What to produce: Count every line that holds the string "scene", and report the number alone.

Material:
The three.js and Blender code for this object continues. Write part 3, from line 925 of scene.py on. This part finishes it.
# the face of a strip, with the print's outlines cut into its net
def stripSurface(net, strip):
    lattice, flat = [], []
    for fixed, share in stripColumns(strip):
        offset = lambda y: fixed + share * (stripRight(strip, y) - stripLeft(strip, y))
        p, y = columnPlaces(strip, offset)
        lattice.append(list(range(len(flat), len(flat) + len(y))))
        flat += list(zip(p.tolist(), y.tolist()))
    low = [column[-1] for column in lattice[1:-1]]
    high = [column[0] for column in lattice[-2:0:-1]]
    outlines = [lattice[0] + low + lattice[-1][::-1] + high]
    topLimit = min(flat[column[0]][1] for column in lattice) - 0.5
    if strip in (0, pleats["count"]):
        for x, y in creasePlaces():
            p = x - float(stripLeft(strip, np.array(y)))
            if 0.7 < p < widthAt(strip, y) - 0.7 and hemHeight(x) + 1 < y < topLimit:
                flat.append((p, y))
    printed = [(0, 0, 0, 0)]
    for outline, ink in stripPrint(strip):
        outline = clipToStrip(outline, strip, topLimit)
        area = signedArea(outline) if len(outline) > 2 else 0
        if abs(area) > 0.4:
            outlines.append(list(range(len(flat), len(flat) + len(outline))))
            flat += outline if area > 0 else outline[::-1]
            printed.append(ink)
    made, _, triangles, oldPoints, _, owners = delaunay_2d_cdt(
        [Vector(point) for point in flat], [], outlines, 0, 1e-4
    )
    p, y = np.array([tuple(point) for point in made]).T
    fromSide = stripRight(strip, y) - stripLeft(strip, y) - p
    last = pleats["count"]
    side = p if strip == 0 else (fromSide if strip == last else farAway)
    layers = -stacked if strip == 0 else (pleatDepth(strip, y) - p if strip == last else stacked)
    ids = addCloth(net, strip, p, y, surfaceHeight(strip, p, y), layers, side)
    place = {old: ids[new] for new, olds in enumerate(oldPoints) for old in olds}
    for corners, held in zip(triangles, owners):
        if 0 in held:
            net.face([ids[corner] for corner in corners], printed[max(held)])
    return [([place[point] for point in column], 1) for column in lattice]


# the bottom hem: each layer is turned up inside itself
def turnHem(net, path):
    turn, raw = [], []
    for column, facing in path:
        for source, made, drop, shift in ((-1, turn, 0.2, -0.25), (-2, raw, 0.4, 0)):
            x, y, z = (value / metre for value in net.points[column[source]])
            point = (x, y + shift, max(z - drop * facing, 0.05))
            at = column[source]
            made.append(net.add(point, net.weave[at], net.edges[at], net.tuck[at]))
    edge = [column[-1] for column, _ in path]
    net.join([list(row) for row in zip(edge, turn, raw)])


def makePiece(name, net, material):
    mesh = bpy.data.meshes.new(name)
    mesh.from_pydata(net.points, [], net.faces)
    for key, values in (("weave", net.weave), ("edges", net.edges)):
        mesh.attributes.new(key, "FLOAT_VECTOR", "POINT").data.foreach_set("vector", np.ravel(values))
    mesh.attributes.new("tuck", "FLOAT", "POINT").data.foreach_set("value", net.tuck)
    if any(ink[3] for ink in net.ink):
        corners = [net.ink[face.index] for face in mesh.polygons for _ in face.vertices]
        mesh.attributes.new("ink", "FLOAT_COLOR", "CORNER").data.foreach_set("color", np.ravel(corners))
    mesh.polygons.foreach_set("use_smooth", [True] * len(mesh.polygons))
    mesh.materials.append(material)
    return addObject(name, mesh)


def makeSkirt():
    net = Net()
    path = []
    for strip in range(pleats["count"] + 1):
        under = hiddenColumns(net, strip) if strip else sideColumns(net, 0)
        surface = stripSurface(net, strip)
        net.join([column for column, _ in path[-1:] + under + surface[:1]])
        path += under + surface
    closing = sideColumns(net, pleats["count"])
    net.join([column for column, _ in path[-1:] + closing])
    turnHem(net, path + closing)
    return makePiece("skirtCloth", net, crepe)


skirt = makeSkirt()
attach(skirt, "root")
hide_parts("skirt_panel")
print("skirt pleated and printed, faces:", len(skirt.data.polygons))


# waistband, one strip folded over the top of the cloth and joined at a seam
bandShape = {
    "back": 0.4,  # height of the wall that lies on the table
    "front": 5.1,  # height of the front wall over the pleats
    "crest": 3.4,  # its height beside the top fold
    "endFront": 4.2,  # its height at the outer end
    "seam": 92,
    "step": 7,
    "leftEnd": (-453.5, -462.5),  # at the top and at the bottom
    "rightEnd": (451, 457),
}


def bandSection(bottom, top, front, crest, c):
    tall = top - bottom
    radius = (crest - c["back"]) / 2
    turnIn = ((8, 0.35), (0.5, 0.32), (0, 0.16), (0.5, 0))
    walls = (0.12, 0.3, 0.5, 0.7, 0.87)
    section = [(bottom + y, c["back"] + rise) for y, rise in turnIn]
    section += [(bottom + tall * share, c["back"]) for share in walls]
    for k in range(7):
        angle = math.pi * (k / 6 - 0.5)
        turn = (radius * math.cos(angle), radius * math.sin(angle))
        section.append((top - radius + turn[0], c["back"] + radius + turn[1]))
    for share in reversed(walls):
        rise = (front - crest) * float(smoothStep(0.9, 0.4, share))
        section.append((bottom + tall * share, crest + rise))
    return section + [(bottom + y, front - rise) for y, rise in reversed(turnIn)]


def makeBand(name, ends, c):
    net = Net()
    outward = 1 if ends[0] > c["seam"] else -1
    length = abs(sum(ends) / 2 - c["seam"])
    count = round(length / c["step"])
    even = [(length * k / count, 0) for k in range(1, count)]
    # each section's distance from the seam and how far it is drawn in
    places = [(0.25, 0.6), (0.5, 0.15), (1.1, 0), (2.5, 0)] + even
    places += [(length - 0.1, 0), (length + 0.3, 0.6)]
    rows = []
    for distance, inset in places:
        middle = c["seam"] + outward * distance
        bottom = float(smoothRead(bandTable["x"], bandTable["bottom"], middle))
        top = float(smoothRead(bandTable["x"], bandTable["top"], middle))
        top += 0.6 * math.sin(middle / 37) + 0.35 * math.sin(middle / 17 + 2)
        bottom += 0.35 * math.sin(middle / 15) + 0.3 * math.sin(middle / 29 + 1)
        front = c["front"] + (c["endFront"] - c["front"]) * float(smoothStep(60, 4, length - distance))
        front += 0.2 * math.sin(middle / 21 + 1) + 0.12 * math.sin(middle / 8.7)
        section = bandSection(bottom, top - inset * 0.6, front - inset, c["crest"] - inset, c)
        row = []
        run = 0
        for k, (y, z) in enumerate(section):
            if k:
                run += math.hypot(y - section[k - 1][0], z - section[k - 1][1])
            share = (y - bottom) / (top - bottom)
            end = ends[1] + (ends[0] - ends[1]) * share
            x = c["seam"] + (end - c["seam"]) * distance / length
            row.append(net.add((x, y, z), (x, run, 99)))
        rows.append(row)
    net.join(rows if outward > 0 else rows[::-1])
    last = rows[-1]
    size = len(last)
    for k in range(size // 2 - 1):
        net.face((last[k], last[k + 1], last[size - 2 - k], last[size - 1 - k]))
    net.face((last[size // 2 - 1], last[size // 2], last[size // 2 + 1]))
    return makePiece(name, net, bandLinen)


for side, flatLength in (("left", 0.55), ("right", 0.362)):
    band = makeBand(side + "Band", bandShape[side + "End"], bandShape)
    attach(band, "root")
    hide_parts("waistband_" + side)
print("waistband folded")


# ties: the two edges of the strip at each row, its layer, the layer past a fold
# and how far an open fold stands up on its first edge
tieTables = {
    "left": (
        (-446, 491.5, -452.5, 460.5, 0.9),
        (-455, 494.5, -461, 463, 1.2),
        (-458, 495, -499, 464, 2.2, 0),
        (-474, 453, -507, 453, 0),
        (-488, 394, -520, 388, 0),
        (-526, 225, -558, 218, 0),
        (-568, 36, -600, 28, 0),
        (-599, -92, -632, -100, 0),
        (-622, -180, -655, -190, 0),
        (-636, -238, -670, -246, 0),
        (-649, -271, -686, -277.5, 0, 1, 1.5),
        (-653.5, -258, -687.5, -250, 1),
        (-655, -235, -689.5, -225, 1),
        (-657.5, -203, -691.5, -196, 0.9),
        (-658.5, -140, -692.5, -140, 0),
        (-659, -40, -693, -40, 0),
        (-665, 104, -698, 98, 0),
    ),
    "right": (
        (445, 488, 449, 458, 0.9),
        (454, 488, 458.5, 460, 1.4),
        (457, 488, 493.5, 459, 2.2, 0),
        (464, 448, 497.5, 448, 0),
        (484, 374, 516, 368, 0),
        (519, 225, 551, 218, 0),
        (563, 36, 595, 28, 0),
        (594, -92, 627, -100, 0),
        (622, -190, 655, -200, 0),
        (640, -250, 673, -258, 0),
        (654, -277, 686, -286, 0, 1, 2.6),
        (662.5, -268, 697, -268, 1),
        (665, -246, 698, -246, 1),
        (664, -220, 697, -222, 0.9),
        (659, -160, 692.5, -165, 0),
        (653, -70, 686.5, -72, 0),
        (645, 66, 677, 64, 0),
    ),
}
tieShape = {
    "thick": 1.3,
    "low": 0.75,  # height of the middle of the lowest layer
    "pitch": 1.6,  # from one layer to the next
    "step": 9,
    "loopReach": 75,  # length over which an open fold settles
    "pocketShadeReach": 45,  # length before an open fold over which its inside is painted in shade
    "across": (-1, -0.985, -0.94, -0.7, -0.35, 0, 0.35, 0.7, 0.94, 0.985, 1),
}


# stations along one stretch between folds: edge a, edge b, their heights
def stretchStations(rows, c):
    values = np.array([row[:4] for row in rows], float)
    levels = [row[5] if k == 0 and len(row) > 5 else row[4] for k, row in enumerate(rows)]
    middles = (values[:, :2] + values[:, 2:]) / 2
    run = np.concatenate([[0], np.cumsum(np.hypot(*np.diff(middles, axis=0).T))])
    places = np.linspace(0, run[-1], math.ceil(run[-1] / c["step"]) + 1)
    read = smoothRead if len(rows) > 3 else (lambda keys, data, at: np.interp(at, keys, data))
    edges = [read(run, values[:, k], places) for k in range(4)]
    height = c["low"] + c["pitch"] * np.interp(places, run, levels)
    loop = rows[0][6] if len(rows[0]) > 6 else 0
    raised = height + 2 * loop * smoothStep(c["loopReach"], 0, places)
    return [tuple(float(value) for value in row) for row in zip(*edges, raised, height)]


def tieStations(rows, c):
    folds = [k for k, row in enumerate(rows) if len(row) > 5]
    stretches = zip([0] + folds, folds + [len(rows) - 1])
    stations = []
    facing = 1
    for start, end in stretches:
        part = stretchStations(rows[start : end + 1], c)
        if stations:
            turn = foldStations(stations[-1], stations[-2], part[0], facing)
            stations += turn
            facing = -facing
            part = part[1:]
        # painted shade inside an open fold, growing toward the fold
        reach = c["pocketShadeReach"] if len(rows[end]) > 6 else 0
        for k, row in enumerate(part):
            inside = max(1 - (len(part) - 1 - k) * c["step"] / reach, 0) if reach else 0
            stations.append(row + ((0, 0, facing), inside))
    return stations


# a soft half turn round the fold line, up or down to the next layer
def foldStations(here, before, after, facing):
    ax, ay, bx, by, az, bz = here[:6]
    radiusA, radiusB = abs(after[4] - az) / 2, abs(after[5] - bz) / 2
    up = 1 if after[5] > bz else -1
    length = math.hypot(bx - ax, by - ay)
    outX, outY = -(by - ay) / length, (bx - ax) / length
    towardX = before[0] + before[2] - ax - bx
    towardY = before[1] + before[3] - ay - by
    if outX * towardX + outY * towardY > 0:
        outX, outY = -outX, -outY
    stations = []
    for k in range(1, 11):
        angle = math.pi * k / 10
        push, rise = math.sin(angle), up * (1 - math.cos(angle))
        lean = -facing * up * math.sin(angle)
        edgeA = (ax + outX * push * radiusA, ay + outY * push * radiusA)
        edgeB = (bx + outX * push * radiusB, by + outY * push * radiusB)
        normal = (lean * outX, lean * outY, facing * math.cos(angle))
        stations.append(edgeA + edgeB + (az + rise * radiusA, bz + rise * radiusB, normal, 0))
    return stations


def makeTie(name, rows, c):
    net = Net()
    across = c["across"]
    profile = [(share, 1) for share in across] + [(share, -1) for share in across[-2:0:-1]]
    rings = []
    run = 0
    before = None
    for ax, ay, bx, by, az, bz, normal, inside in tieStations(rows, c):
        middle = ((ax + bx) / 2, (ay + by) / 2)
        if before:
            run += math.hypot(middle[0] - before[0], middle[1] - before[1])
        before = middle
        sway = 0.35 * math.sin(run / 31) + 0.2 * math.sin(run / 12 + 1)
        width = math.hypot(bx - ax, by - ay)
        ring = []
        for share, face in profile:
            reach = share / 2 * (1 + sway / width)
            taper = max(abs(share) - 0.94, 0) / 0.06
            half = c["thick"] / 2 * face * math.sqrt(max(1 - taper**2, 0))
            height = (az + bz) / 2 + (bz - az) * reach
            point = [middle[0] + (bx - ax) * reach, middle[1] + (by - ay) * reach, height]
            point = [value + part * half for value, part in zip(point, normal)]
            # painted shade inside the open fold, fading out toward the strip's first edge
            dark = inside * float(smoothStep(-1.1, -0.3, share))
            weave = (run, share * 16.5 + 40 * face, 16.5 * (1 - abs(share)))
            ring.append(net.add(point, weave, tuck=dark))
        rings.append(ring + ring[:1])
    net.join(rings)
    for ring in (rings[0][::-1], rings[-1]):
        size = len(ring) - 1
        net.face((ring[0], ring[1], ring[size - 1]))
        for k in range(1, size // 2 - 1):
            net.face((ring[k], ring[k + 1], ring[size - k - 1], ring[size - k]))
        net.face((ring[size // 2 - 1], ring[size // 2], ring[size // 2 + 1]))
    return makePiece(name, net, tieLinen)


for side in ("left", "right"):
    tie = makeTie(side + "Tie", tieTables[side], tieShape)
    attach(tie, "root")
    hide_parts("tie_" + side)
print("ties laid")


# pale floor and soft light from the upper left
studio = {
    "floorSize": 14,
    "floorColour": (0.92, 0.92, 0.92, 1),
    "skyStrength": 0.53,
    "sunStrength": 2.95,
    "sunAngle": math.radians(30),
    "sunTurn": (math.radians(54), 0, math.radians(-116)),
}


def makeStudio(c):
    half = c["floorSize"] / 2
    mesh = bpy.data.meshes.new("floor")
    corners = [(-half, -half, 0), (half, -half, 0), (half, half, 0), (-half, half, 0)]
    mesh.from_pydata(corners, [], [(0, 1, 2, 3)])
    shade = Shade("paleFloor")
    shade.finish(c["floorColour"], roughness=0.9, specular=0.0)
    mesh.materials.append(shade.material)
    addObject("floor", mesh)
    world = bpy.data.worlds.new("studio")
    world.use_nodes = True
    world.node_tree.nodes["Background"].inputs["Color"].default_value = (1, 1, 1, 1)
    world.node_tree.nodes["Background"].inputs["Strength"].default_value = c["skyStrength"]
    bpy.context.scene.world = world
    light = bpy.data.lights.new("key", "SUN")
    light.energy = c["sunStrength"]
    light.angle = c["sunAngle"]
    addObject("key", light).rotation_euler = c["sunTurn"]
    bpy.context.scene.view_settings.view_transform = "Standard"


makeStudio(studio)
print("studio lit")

Correct answer: 3